== Work to complete ==
Locate the line that contains "ROLL_FULLEST = max(share" and the line that contains "from mathutils import Matrix, Vector". Copy both of them exactly, together with every line between them, and no others.

---------------

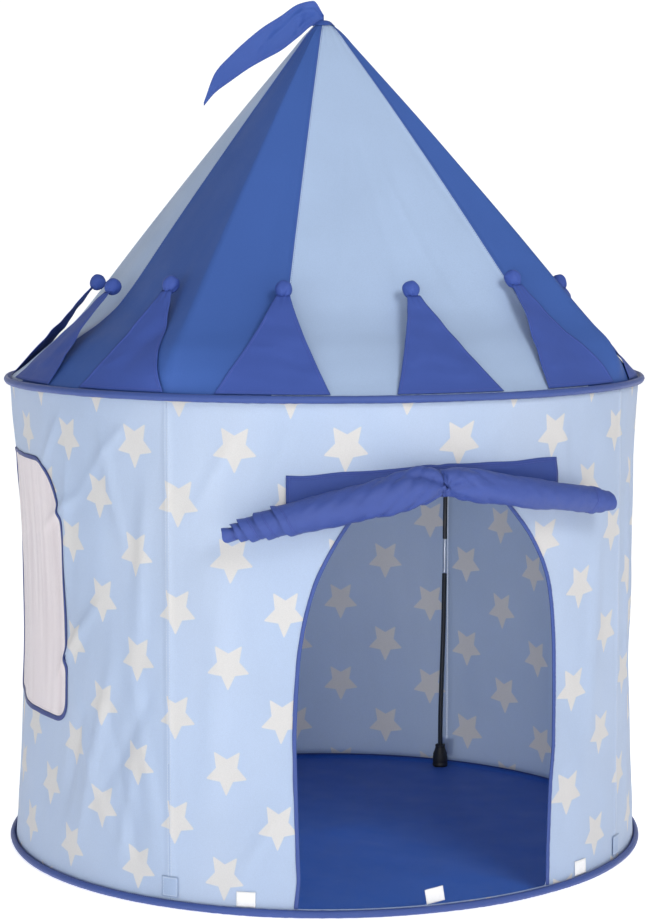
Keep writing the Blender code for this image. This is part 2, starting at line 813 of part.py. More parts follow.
def make_crown_point(number):
    """Cloth that lies along the roof and narrows to a stuffed knob."""
    azimuth = ROOF_TURN + number * CROWN_ANGLE
    low = EAVE_HEIGHT + HEM_HEIGHT / 2 + GAP + CLOTH / 2
    high = EAVE_HEIGHT + CROWN_RISE
    hinge_radius = roof_radius(azimuth, low) + CLOTH + CROWN_SEAT_CLEARANCE
    knob = KNOB_DIAMETER / 2
    nearest = roof_radius(azimuth, high)
    lean = math.atan2(hinge_radius - nearest, high - low)
    tip_radius = nearest + CROWN_LIFT + (knob * KNOB_TALL_SHARE + CROWN_CLEARANCE + CLOTH) / math.cos(lean)
    heights = [low, *(row[1] for row in roof_rows() if low + knob / 2 < row[1] < high - knob), high]
    rows = []
    for height in heights:
        share = (height - low) / (high - low)
        plain = hinge_radius + (tip_radius - hinge_radius) * share
        half = CROWN_NECK / 2 + (CROWN_WIDTH - CROWN_NECK) / 2 * (1 - share) ** CROWN_FLARE_POWER
        row = []
        for column in range(CROWN_COLUMNS + 1):
            across = (2 * column / CROWN_COLUMNS - 1) * half / plain
            from_rod = abs((azimuth + across) % PANEL_ANGLE - PANEL_ANGLE / 2)
            seated = CROWN_SEAT_CLEARANCE if from_rod > CROWN_RIDGE_ANGLE else CROWN_RIDGE_SEAT_CLEARANCE
            clearance = seated if height == low else CROWN_CLEARANCE
            seat = roof_radius(azimuth + across, height) + CLOTH + clearance
            row.append(polar(max(plain, seat), across, height) - polar(hinge_radius, 0, low))
        rows.append(row)
    name = f"crown_point_{number + 1:02d}"
    mesh = loft(name, rows)
    pivot = bpy.data.objects.new(f"{name}_fold", None)
    pivot.location = polar(hinge_radius, azimuth, low)
    place(pivot, turn=azimuth)
    point = place(bpy.data.objects.new(name, mesh), CROWN_CLOTH, parent=pivot)
    thicken(point, CLOTH)

    bpy.ops.mesh.primitive_uv_sphere_add(segments=8, ring_count=6, radius=knob)
    ball = bpy.context.object
    ball.name = f"{name}_knob"
    bpy.context.collection.objects.unlink(ball)
    make_cutter(ball)
    ball.parent = pivot
    ball.scale.z = KNOB_TALL_SHARE
    ball.location = polar(tip_radius, 0, high) - polar(hinge_radius, 0, low)
    ball.rotation_euler.x = -math.atan2(hinge_radius - tip_radius, high - low)
    cut(point, ball, "UNION")


# Door flap


def make_header(parent):
    """The flap's top strip, sewn along its upper edge over the arch."""
    lines = [a for a in panel_azimuths() if abs(a) < HEADER_HALF_ANGLE - FACET / 4]
    azimuths = [-HEADER_HALF_ANGLE, *lines, HEADER_HALF_ANGLE]
    seated = CLOTH + GAP
    low = HEADER_TOP - HEADER_HEIGHT
    rows = []
    for height, out in ((low, HEADER_STAND), (HEADER_TOP - HEADER_HEIGHT / 3, HEADER_STAND), (HEADER_TOP, seated)):
        row = []
        for azimuth in azimuths:
            radius = wall_radius(azimuth, height) + out
            row.append(polar(radius, azimuth, height) - parent.location)
        rows.append(row)
    header = place(bpy.data.objects.new("door_header", loft("door_header", rows)), DARK_CLOTH, parent=parent)
    thicken(header, CLOTH)


def roll_axis(distance):
    """The middle of the roll at a distance from the tie, and its direction: round the wall, then straight on."""
    radius = wall_radius(0, ROLL_MIDDLE_HEIGHT) + HEADER_STAND + CLOTH / 2 + GAP + ROLL_RADIUS * ROLL_FULLEST
    radius += WAIST_DEPTH * ROLL_STAND_SHARE
    limit = HEADER_HALF_ANGLE * radius
    bent = min(max(distance, -limit), limit)
    azimuth = bent / radius
    along = polar(1, azimuth + math.pi / 2, 0)
    length, droop = (ROLL_LEFT_LENGTH, ROLL_LEFT_DROOP) if distance < 0 else (ROLL_RIGHT_LENGTH, ROLL_RIGHT_DROOP)
    height = ROLL_MIDDLE_HEIGHT - droop * (abs(distance) / length) ** ROLL_DROOP_POWER
    return polar(radius, azimuth, height) + along * (distance - bent), along


def make_roll(parent):
    """The rolled cloth, drawn in by the tie, with each inner turn standing further out at the ends."""
    left = [(-share * ROLL_LEFT_LENGTH, radius) for share, radius in reversed(ROLL_LEFT_SHARES)]
    right = [(share * ROLL_RIGHT_LENGTH, radius) for share, radius in ROLL_RIGHT_SHARES]
    rows = []
    for distance, share in left + right:
        centre, along = roll_axis(distance)
        out = Vector((along.y, -along.x, 0))
        row = []
        for side in range(ROLL_SIDES):
            turn = side / ROLL_SIDES
            radius = share * ROLL_RADIUS * (1 - ROLL_EDGE_SHARE * turn)
            angle = 2 * math.pi * turn - ROLL_EDGE_TURN
            point = centre + out * radius * math.cos(angle) - Vector((0, 0, 1)) * radius * math.sin(angle)
            row.append(point - parent.location)
        rows.append(row)
    roll = bpy.data.objects.new("door_roll", loft("door_roll", rows, closed=True, capped=True))
    place(roll, DARK_CLOTH, parent=parent)


def make_tie(parent):
    """A ribbon from the header's seam down round the roll, knotted in front."""
    centre, _ = roll_axis(0)
    waist = ROLL_LEFT_SHARES[0][1] * ROLL_RADIUS
    steps = TIE_SIDES
    inner = (waist + GAP) / math.cos(math.pi / steps)
    outer = inner + TIE_THICKNESS
    out = -centre.y
    seam_out = wall_radius(0, HEADER_TOP) + CLOTH / 2 + GAP + CLOTH + GAP
    strap_top = HEADER_TOP - CLOTH
    ring = []
    for radius in (inner, outer):
        ring.append([
            (out + radius * math.cos(2 * math.pi * i / steps), centre.z + radius * math.sin(2 * math.pi * i / steps))
            for i in range(steps)
        ])
    curve = bpy.data.curves.new("door_tie", "CURVE")
    curve.dimensions = "2D"
    curve.fill_mode = "BOTH"
    curve.extrude = TIE_WIDTH / 2
    for outline in ring:
        add_outline(curve, outline)
    band = curve_to_mesh("door_tie", curve)
    strap_curve = bpy.data.curves.new("tie_strap", "CURVE")
    strap_curve.dimensions = "2D"
    strap_curve.fill_mode = "BOTH"
    strap_curve.extrude = TIE_WIDTH / 2 * STRAP_WIDTH_SHARE
    middle = (inner + outer) / 2
    base = (out - middle * math.sin(STRAP_LANDING), centre.z + middle * math.cos(STRAP_LANDING))
    add_outline(strap_curve, [
        (seam_out, strap_top),
        (seam_out, strap_top - 2 * TIE_THICKNESS),
        (base[0] - TIE_THICKNESS / 2, base[1] - TIE_THICKNESS / 3),
        (base[0] + TIE_THICKNESS / 2, base[1] + TIE_THICKNESS / 3),
        (seam_out + TIE_THICKNESS, strap_top),
    ])
    strap = curve_to_mesh("tie_strap", strap_curve)
    upright = Matrix(((0, 0, 1), (-1, 0, 0), (0, 1, 0))).to_euler()
    for obj in (band, strap):
        obj.rotation_euler = upright
        obj.location = -parent.location
        obj.parent = parent
    TENT.objects.link(band)
    band.data.materials.append(DARK_CLOTH)
    CUTTERS.objects.link(strap)
    strap.hide_render = True
    strap.display_type = "WIRE"
    cut(band, strap, "UNION")
    bpy.ops.mesh.primitive_uv_sphere_add(segments=10, ring_count=6, radius=KNOT_DIAMETER / 2)
    knot = bpy.context.object
    knot.name = "tie_knot"
    bpy.context.collection.objects.unlink(knot)
    make_cutter(knot)
    knot.parent = parent
    knot.scale = KNOT_SHARES
    reach = outer + KNOT_DIAMETER / 2 * KNOT_SHARES[1] - TIE_THICKNESS / 2
    knot.location = Vector((0, -out - reach, centre.z)) - parent.location
    cut(band, knot, "UNION")


def add_outline(curve, points):
    spline = curve.splines.new("POLY")
    spline.points.add(len(points) - 1)
    for point, (x, y) in zip(spline.points, points):
        point.co = (x, y, 0, 1)
    spline.use_cyclic_u = True


def curve_to_mesh(name, curve):
    """The curve's solid as a mesh object with its caps joined on."""
    source = bpy.data.objects.new(f"{name}_curve", curve)
    bpy.context.scene.collection.objects.link(source)
    graph = bpy.context.evaluated_depsgraph_get()
    mesh = bpy.data.meshes.new_from_object(source.evaluated_get(graph))
    bpy.data.objects.remove(source)
    obj = bpy.data.objects.new(name, mesh)
    weld(obj)
    return obj


def make_door_flap():
    pivot = bpy.data.objects.new("door_flap", None)
    pivot.location = polar(wall_radius(0, HEADER_TOP) + CLOTH + GAP, 0, HEADER_TOP)
    place(pivot)
    make_header(pivot)
    make_roll(pivot)
    make_tie(pivot)


# Small pieces


def make_patches():
    """Hook-and-loop tape: one square by each foot of the doorway and a tab that stands on the threshold."""
    low = HEM_TOP + GAP
    out = CLOTH / 2 + GAP + PATCH_THICKNESS / 2
    for name, azimuth in (("patch_left", -PATCH_AZIMUTH), ("patch_right", PATCH_AZIMUTH)):
        half = PATCH_WIDTH / 2 / WALL_RADIUS
        lines = [line for line in panel_azimuths() if abs(line - azimuth) < half]
        rows = []
        for height in (low, low + PATCH_HEIGHT):
            azimuths = [azimuth - half, *lines, azimuth + half]
            rows.append([polar(wall_radius(a, height) + out, a, height) for a in azimuths])
        patch = place(bpy.data.objects.new(name, loft(name, rows)), PATCH_WHITE)
        thicken(patch, PATCH_THICKNESS)
    bpy.ops.mesh.primitive_cube_add(size=1)
    tab = bpy.context.object
    tab.name = "patch_threshold"
    bpy.context.collection.objects.unlink(tab)
    tab.data.transform(Matrix.Diagonal((PATCH_WIDTH, PATCH_THICKNESS, PATCH_HEIGHT, 1)))
    tab.location = polar(WALL_RADIUS - PATCH_THICKNESS, 0, low + PATCH_HEIGHT / 2 + GAP)
    place(tab, PATCH_WHITE)


def make_flag():
    """A pennant that blows out from the peak and turns on a line through its root."""
    pivot = bpy.data.objects.new("flag_root", None)
    pivot.location = (0, 0, PEAK_CAP_TOP + CLOTH / 2 + GAP)
    place(pivot, turn=FLAG_AZIMUTH)
    rows = []
    for along, upper, lower in FLAG_SHARES:
        ripple = FLAG_RIPPLE * math.sin(2 * math.pi * along * FLAG_WAVES)
        heights = [-FLAG_DROP * (upper + part * (lower - upper)) for part in (0, 0.5, 1)]
        rows.append([(ripple, -along * FLAG_LENGTH, height) for height in heights])
    flag = place(bpy.data.objects.new("flag", loft("flag", rows)), FLAG_CLOTH, parent=pivot)
    thicken(flag, FLAG_THICKNESS)


for leftover in list(bpy.data.objects):
    bpy.data.objects.remove(leftover)

TENT = make_collection("play_tent")
CUTTERS = make_collection("cutters")
CUTTERS.hide_render = True

WALL_CLOTH = make_material("wall cloth", (0.46, 0.62, 0.86), 0.75)
LIGHT_CLOTH = make_material("light cloth", (0.42, 0.58, 0.80), 0.7)
DARK_CLOTH = make_material("dark cloth", (0.055, 0.10, 0.38), 0.65)
CROWN_CLOTH = make_material("crown cloth", (0.07, 0.11, 0.40), 0.65)
FLAG_CLOTH = make_material("flag cloth", (0.06, 0.12, 0.42), 0.6)
FLOOR_CLOTH = make_material("floor cloth", (0.04, 0.08, 0.36), 0.6)
NET_CLOTH = make_material("window mesh", (0.76, 0.70, 0.74), 0.8)
PATCH_WHITE = make_material("hook and loop", (0.9, 0.9, 0.9), 0.9)
SPRING_STEEL = make_material("spring steel", (0.35, 0.36, 0.38), 0.35, 1.0)
BRIGHT_STEEL = make_material("bright steel", (0.62, 0.66, 0.70), 0.3, 1.0)
ROD_BLACK = make_material("rod sheath", (0.02, 0.025, 0.03), 0.5)
BOOT_RUBBER = make_material("boot rubber", (0.015, 0.015, 0.018), 0.6)

ROLL_FULLEST = max(share for _, share in ROLL_LEFT_SHARES + ROLL_RIGHT_SHARES)
HEADER_STAND = CLOTH / 2 + BINDING_SLACK + BINDING_THICKNESS + GAP + CLOTH / 2

make_floor()
make_hem("base_hem", "base_hoop", BASE_SEAM_HEIGHT)
make_hem("eave_hem", "eave_hoop", EAVE_HEIGHT)
make_walls()
make_rods()
make_hub()
make_roof()
make_peak_cap()
for crown_number in range(CROWN_POINTS):
    make_crown_point(crown_number)
make_door_flap()
make_patches()
make_flag()
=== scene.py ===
"""A round play tent like a castle tower: its cloth, tape, stitching, rods and light.

Sizes are in metres, +Z is up and the tent stands on z = 0. Azimuth is measured about +Z from the middle of the
doorway, which faces -Y, towards +X.
"""

from math import asin, atan2, cos, hypot, pi, radians, sin, sqrt

import bpy
import numpy as np
from mathutils import Matrix, Vector


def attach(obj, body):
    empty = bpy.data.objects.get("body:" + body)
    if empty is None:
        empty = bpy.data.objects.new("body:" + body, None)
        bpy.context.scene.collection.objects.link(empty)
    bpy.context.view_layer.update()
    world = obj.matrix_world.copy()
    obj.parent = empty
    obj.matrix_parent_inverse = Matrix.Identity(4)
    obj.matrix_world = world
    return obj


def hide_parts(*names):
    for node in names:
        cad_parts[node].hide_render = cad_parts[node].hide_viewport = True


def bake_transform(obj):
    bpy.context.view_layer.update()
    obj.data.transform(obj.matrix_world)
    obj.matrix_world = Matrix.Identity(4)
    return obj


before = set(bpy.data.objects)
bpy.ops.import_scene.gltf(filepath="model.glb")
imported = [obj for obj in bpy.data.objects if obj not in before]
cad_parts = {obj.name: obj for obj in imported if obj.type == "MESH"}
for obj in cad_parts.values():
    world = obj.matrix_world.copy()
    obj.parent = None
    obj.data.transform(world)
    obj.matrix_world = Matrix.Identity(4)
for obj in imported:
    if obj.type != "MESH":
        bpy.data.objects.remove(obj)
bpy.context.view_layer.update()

TAU = 2 * pi
UP = np.array([0, 0, 1.0])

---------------

== Task answer ==
ROLL_FULLEST = max(share for _, share in ROLL_LEFT_SHARES + ROLL_RIGHT_SHARES)
HEADER_STAND = CLOTH / 2 + BINDING_SLACK + BINDING_THICKNESS + GAP + CLOTH / 2

make_floor()
make_hem("base_hem", "base_hoop", BASE_SEAM_HEIGHT)
make_hem("eave_hem", "eave_hoop", EAVE_HEIGHT)
make_walls()
make_rods()
make_hub()
make_roof()
make_peak_cap()
for crown_number in range(CROWN_POINTS):
    make_crown_point(crown_number)
make_door_flap()
make_patches()
make_flag()
=== scene.py ===
"""A round play tent like a castle tower: its cloth, tape, stitching, rods and light.

Sizes are in metres, +Z is up and the tent stands on z = 0. Azimuth is measured about +Z from the middle of the
doorway, which faces -Y, towards +X.
"""

from math import asin, atan2, cos, hypot, pi, radians, sin, sqrt

import bpy
import numpy as np
from mathutils import Matrix, Vector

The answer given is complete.